In other words, Lofgren conceded the committee’s proceedings are a Soviet-style partisan show trial operating for the sole purpose of smearing political dissidents, with no regard for the truth.
One day after Hutchinson appeared before lawmakers, Tapper pressed panel member Jamie Raskin, D-Md., who also served as a House impeachment manager last year, on how the committee would corroborate its newest star witness. Among her series of unsubstantiated claims, Hutchinson shared a story on how Trump attempted to violently hijack the presidential limousine and drive himself to the Capitol. The story, however, relied entirely on supposed conversations she had with others who refuted her testimony hours after she took the stand.

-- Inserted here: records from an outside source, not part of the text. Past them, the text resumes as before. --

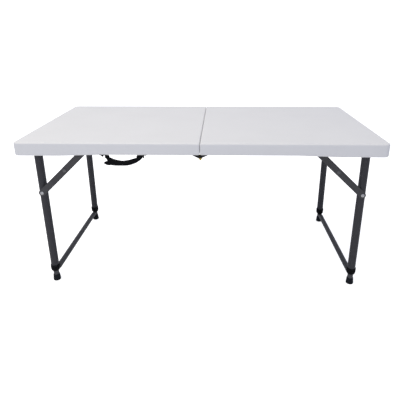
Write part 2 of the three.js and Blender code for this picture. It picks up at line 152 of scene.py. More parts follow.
def plate(bm, outline, thickness, place, bevel=0.4 * MM, holes=(), margin=None):
    """A flat plate with rounded edges. place turns (x, y, depth) into a point of the frame.
    margin is (width, depth) of a border set back on the side at depth 0."""
    outline = [Vector(p) for p in outline]
    if turning(outline) < 0:
        outline.reverse()
    steps = [(bevel * (1 - math.sin(a)), bevel * (1 - math.cos(a)))
             for a in (0, math.pi / 6, math.pi / 3, math.pi / 2)]
    back = [(inward, thickness - deep) for inward, deep in reversed(steps)]
    ends = []
    for number, points in enumerate([outline, *holes]):
        points = [Vector(p) for p in points]
        if number and turning(points) > 0:
            points.reverse()
        section = steps + back
        if margin and not number:
            width, depth = margin
            section = [(width + depth, 0), (width, depth)]
            section += [(inward, deep + depth) for inward, deep in steps] + back
        rings = [[place(p.x, p.y, deep) for p in inset(points, inward)] for inward, deep in section]
        ends.append(loft(bm, rings, caps=False))
    fill(bm, [rings[0] for rings in ends])
    fill(bm, [rings[-1] for rings in ends])


def upright_plane(way, y, face):
    """Places a plate in an XZ plane, with its outer side at y and its depth towards the table's middle."""
    return lambda x, z, depth: Vector((way * x, face * (y - depth), z))


def piece(name, bm, finish, body, slot, *nodes, sharp=SHARP_ANGLE):
    """Makes the object, with its finish, ties it to its body and hides the CAD nodes that it stands in for.
    The slot is not used.
    """
    bmesh.ops.recalc_face_normals(bm, faces=bm.faces)
    mesh = bpy.data.meshes.new(name)
    bm.to_mesh(mesh)
    bm.free()
    mesh.materials.append(finish)
    mesh.polygons.foreach_set("use_smooth", [True] * len(mesh.polygons))
    mesh.set_sharp_from_angle(angle=math.radians(sharp))
    made = bpy.data.objects.new(name, mesh)
    bpy.context.scene.collection.objects.link(made)
    weighted = made.modifiers.new("flat_faces_lead", "WEIGHTED_NORMAL")
    weighted.keep_sharp = True
    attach(made, body)
    if nodes:
        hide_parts(*nodes)
    return made


def cut(made, cutters):
    """Cuts a bmesh of cutters out of a finished piece."""
    bmesh.ops.recalc_face_normals(cutters, faces=cutters.faces)
    mesh = bpy.data.meshes.new("cutter")
    cutters.to_mesh(mesh)
    cutters.free()
    cutter = bpy.data.objects.new("cutter", mesh)
    bpy.context.scene.collection.objects.link(cutter)
    weighted = made.modifiers[0]
    weighted.show_viewport = False
    boolean = made.modifiers.new("cut", "BOOLEAN")
    boolean.object = cutter
    boolean.solver = "EXACT"
    bpy.context.view_layer.update()
    depsgraph = bpy.context.evaluated_depsgraph_get()
    made.data = bpy.data.meshes.new_from_object(made.evaluated_get(depsgraph))
    made.modifiers.remove(boolean)
    weighted.show_viewport = True
    made.data.set_sharp_from_angle(angle=math.radians(SHARP_ANGLE))
    bpy.data.objects.remove(cutter)


# ---------------------------------------------------------------- materials


def shade(colour, factor):
    return (*[min(channel * factor, 1.0) for channel in colour], 1.0)


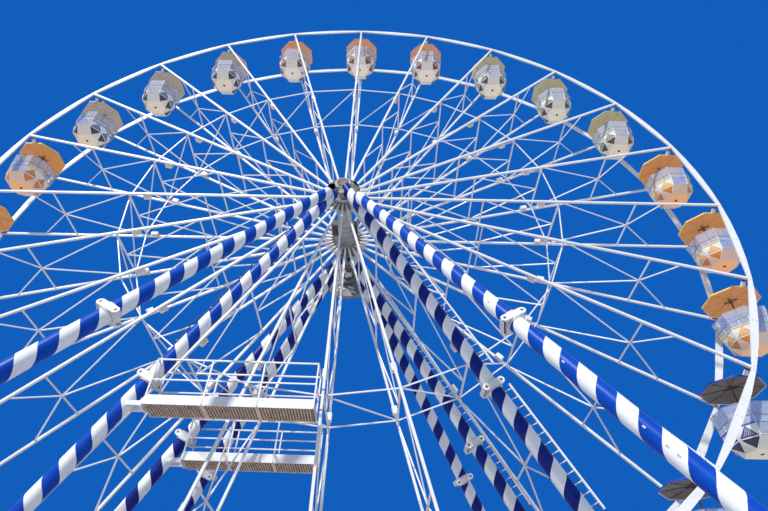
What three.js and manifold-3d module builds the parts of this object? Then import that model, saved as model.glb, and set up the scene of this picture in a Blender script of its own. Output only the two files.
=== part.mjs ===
// Ferris wheel, 24 open gondolas, 34.8 m high. Millimetres, +Z up, ground at z = 0,
// wheel plane y = 0, turning about the Y axis through the hub.
import * as THREE from 'three';
import { mergeVertices } from 'three/addons/utils/BufferGeometryUtils.js';
import { ConvexGeometry } from 'three/addons/geometries/ConvexGeometry.js';
import Module from 'manifold-3d';

const wasm = await Module();
wasm.setup();

// Driving dimensions
const HUB_Z = 18810;
const STATIONS = 24;
const RIM_R = 15985;
const RIM_IN_R = 15860;
const RIM_MID_R = 15725;
const RIM_Y = 1278;
const RIM_T = 72;
const SPOKE_W = 84;
const SPOKE_IN_R = 760;
const SPOKE_SPLICE_R = 15500;
const WEB_R = [12425, 9170, 5950, 2900];
const RING_R = 9170;
const RING_Y = 1114;
const BAR_W = 50;
const RING_BAR_W = 56;
const RING_TIE_W = 42;
const ARM_W = 40;
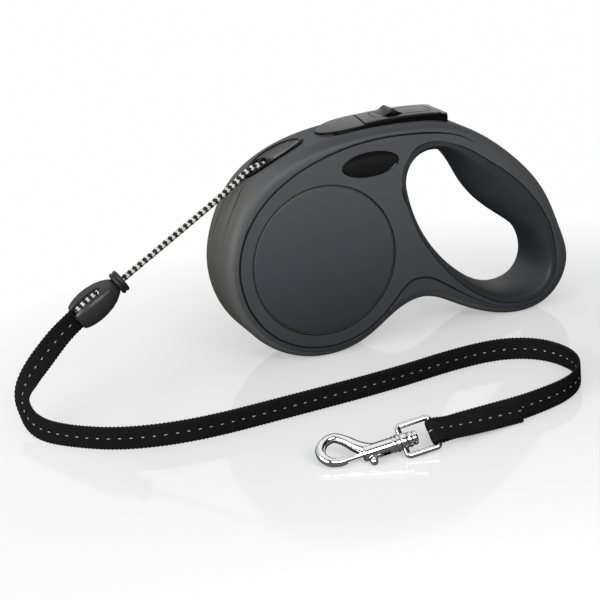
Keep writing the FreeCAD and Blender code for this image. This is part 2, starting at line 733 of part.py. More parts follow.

“She did not see it happen,” Tapper told Raskin. “Do you have any corroborating evidence?”
“Well, the story that she told is the evidence that I’m aware of,” Raskin said. “And I’ve not seen anything to contradict it.”
Except those who supposedly did see the episode in question said they were prepared to testify on-record and under oath that Hutchinson’s story of a president in rage assaulting Secret Service agents was a fable.
Hutchinson’s appearance is far from the first time the Jan. 6 Committee has injected fictitious narratives into a friendly media environment, whose more than two hours of testimony even became a comic book tale in The Washington Post. In December, committee members deceptively manipulated text messages twice, and panel Vice Chair Liz Cheney, R-Wyo., fabricated a false timeline of Jan. 6 to indict Trump as complicit in the chaos. In its recent hearings, the committee also lied about a DOJ attorney’s involvement in the president’s efforts to halt the certification of the election.
Lofgren admitted, however, that the Jan. 6 show trials aren’t about uncovering truth anyway.